■ What you will do
Using the data below, copy each line that includes the word "this".

━━━━━ Stored data ━━━━━

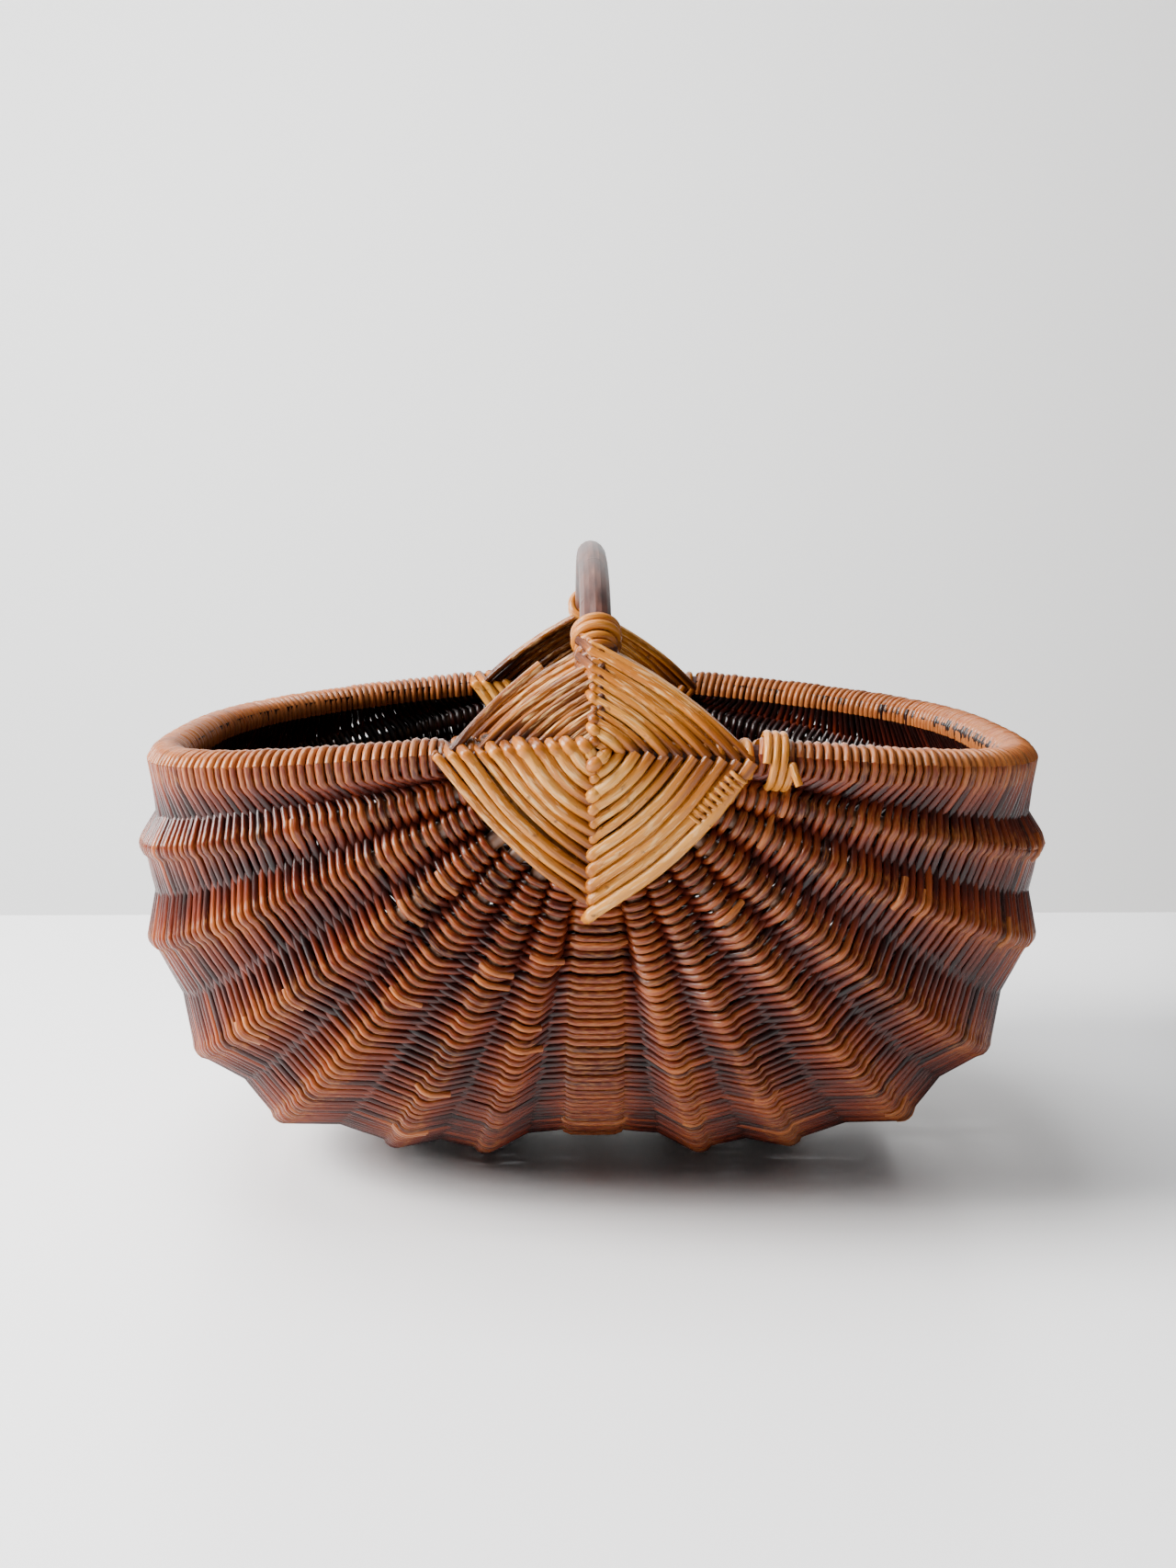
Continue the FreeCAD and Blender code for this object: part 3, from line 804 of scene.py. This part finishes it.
def light_wrap():
    """Pale turns round the right rim beside the near lashing, and the stub they end in."""
    reach = RIM_ROD + 2 * WEAVER + WRAP_ROD * 0.7
    steps = WRAP_TURNS * TURN_STEPS
    points = []
    for step in range(steps + 1):
        length = WRAP_START + WRAP_LENGTH * step / steps
        turn = math.tau * WRAP_TURNS * step / steps
        across = RIGHT_RIM.normal(length) * math.cos(turn) + RIGHT_RIM.sideways * math.sin(turn)
        points.append(RIGHT_RIM.at(length) + across * reach)
    points += [points[-1] + WRAP_STUB * step for step in (1, 2, 3)]
    return [(points, [WRAP_ROD] * len(points), 0.8, [0.7] * len(points))]


def make_eye(name, far, node):
    arms = eye_arms(far)
    paths = []
    for inside in (False, True):
        for low, top, radius, lift, darkest, lightest in QUADRANTS:
            for ring in range(EYE_RINGS):
                thick = radius * chance.uniform(0.74, 1.14)
                tone = chance.uniform(darkest, lightest)
                rod = eye_rod(arms[low], arms[top], ring, inside, thick, tone, lift)
                if not far and not inside and (low, top) == SNAPPED_SIDE:
                    if ring == SNAPPED_RING - 1:
                        continue
                    if ring == SNAPPED_RING:
                        rod = snapped(rod)
                paths.append(rod)
    for arm in arms:
        paths += arm_turns(arm, ARM_TURN_ROD)
    if not far:
        paths += light_wrap()
    piece = rods(name, paths, HONEY, sides=10, steps=5)
    place(piece, "lashing_willow", node)


COLLAR_ROD = 0.0022
COLLAR_START = EYE_UP * 1.03    # length up the bow
COLLAR_TURNS = 2.2
COLLAR_PITCH = 0.0042
COLLAR_STEPS = 40
COLLAR_TANGENT_STEP = 0.002
COLLAR_END = Vector((0.002, 0, 0.001))
COLLAR_END_OUT = 0.003


def make_collar(name, far, node):
    """Last turns of the lashing round the foot of the bow, with a short twisted end."""
    reach = HOOP_ROD + COLLAR_ROD * 0.9
    nearby = COLLAR_TANGENT_STEP
    points = []
    for step in range(COLLAR_STEPS):
        turns = COLLAR_TURNS * step / COLLAR_STEPS
        length = COLLAR_START + COLLAR_PITCH * turns
        position = BOW.length - length if far else length
        middle = BOW.at(position)
        along = (BOW.at(position + nearby) - BOW.at(position - nearby)).normalized()
        first = Vector((1, 0, 0))
        second = along.cross(first)
        turn = math.tau * turns
        points.append(middle + (first * math.cos(turn) + second * math.sin(turn)) * reach)
    out = (points[-1] - BOW.at(COLLAR_START)).normalized()
    points.append(points[-1] + out * COLLAR_END_OUT + COLLAR_END)
    path = (points, [COLLAR_ROD] * len(points), 0.75, [0.6] * len(points))
    piece = rods(name, [path], HONEY, sides=10, steps=3)
    place(piece, "lashing_willow", node)


BINDING_ROD = 0.0011
BINDING_REACH = 0.0040
BINDING_TURNS = 9
BINDING_SPAN = (0.62, 0.93)     # shares of the rod from the keel to the rim
BINDING_LIFTS = (0.003, 0.0026)     # the rod's middle over the keel and over the rim


def make_tail_binding():
    """Thin turns round the lashing's outermost lower right rod."""
    arms = eye_arms(False)
    low = arms[3].face(EYE_RINGS - 1, False, BINDING_LIFTS[0])
    high = arms[2].face(EYE_RINGS - 1, False, BINDING_LIFTS[1])
    along = (high - low).normalized()
    side = along.cross(Vector((0, 1, 0))).normalized()
    front = along.cross(side)
    start = low.lerp(high, BINDING_SPAN[0])
    finish = low.lerp(high, BINDING_SPAN[1])
    steps = BINDING_TURNS * TURN_STEPS
    points = []
    for step in range(steps + 1):
        turn = math.tau * BINDING_TURNS * step / steps
        points.append(start.lerp(finish, step / steps)
                      + (side * math.cos(turn) + front * math.sin(turn)) * BINDING_REACH)
    path = (points, [BINDING_ROD] * len(points), 0.8, [0.7] * len(points))
    piece = rods("tail_binding", [path], HONEY, sides=8, steps=1)
    place(piece, "lashing_willow", "near_tail_binding")


# ---- carried-over nodes --------------------------------------------------------------------------

def paint_node(name, material):
    mesh = NODES[name].data
    mesh.materials.clear()
    mesh.materials.append(material)


def paint_frame():
    paint_node("rim_hoop", BARK)
    paint_node("handle_hoop", BARK)
    for name in NODES:
        if name.startswith("rib_"):
            paint_node(name, RIB)


# ---- stage, lights and camera --------------------------------------------------------------------

# Strength of the wall's painted glow: the wall glows though it is no lamp.
WALL_GLOW = 1.0
FLOOR_END = 0.56                # the floor stops here, and the wall stands well behind it
WALL_BACK = 2.6
WALL_HALF_VIEW = 1.1            # the wall's painted glow fades from bright to dim over this much to each side
SHEET_HALF = 6
# Where the dark sheet that stands in for shade on the right stands.
DARK_SIDE = 1.15


def stage_material(name, colour, roughness):
    paint = Paint(name)
    paint.shader.inputs["Base Color"].default_value = (*colour, 1)
    paint.shader.inputs["Roughness"].default_value = roughness
    return paint.material


def wall_material():
    """A pale wall that glows with painted light, brighter towards the window and dimmer to the
    right.
    """
    paint = Paint("wall_painted_glow", Roughness=0.9, Emission_Strength=WALL_GLOW)
    paint.shader.inputs["Base Color"].default_value = (0.86, 0.86, 0.86, 1)
    share = paint.limit(paint.axis(paint.place(), 0), -WALL_HALF_VIEW, WALL_HALF_VIEW)
    paint.feed(paint.shader.inputs["Emission Color"],
               paint.ramp(share, [(0.0, (0.98, 1.0, 1.0)), (1.0, (0.46, 0.45, 0.44))]))
    return paint.material


def sheet_of(name, corners, material):
    mesh = bpy.data.meshes.new(name)
    mesh.from_pydata(corners, [], [tuple(range(len(corners)))])
    mesh.materials.append(material)
    made = bpy.data.objects.new(name, mesh)
    bpy.context.scene.collection.objects.link(made)
    return made


def make_stage():
    half = SHEET_HALF
    sheet_of("floor",
             [(-half, -half, 0), (half, -half, 0), (half, FLOOR_END, 0), (-half, FLOOR_END, 0)],
             stage_material("pale_floor", (0.89, 0.89, 0.90), 0.30))
    sheet_of("wall",
             [(-half, WALL_BACK, -3), (half, WALL_BACK, -3), (half, WALL_BACK, 6),
              (-half, WALL_BACK, 6)],
             wall_material())
    # A dark sheet, hidden from the camera, standing in for shade on the right: it darkens the
    # basket's right side and its reflections.
    shade_sheet = sheet_of("shade_sheet",
                         [(DARK_SIDE, -3, -1), (DARK_SIDE, 3, -1), (DARK_SIDE, 3, 4),
                          (DARK_SIDE, -3, 4)],
                         stage_material("shade_sheet", (0.03, 0.03, 0.03), 0.9))
    shade_sheet.visible_camera = False


def area_light(name, place_at, target, width, height, power, colour):
    data = bpy.data.lights.new(name, "AREA")
    data.shape = "RECTANGLE"
    data.size = width
    data.size_y = height
    data.energy = power
    data.color = colour
    light = bpy.data.objects.new(name, data)
    light.location = place_at
    direction = Vector(target) - Vector(place_at)
    light.rotation_euler = direction.to_track_quat("-Z", "Y").to_euler()
    bpy.context.scene.collection.objects.link(light)


def make_lights():
    middle = (0, 0, 0.15)
    area_light("window", (-2.1, -0.45, 1.35), middle, 1.2, 1.5, 270, (1.0, 0.985, 0.965))
    area_light("overhead", (-0.6, 0.1, 2.4), middle, 1.4, 1.2, 66, (0.97, 0.985, 1.0))
    world = bpy.data.worlds.new("room")
    world.use_nodes = True
    world.node_tree.nodes["Background"].inputs["Color"].default_value = (0.95, 0.97, 1.0, 1)
    world.node_tree.nodes["Background"].inputs["Strength"].default_value = 0.18
    bpy.context.scene.world = world


CAMERA_PLACE = (-0.0146, -1.005, AXIS_HEIGHT + 0.0946)
CAMERA_YAW = math.radians(0.75)
CAMERA_PITCH = math.radians(7.69)


def make_camera():
    data = bpy.data.cameras.new("camera")
    data.sensor_fit = "VERTICAL"
    data.sensor_height = 36.0
    data.lens = 45.0
    camera = bpy.data.objects.new("camera", data)
    camera.location = CAMERA_PLACE
    level = math.cos(CAMERA_PITCH)
    look = Vector((math.sin(CAMERA_YAW) * level, math.cos(CAMERA_YAW) * level,
                   -math.sin(CAMERA_PITCH)))
    camera.rotation_euler = look.to_track_quat("-Z", "Y").to_euler()
    bpy.context.scene.collection.objects.link(camera)
    bpy.context.scene.camera = camera


make_camera()
make_stage()
make_lights()
paint_frame()
make_weave()
make_eye("near_eye", False, "near_eye_lashing")
make_eye("far_eye", True, "far_eye_lashing")
make_collar("near_collar_turns", False, "near_handle_collar")
make_collar("far_collar_turns", True, "far_handle_collar")
make_tail_binding()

━━━━━

■ Solved exercise
Continue the FreeCAD and Blender code for this object: part 3, from line 804 of scene.py. This part finishes it.
WALL_HALF_VIEW = 1.1            # the wall's painted glow fades from bright to dim over this much to each side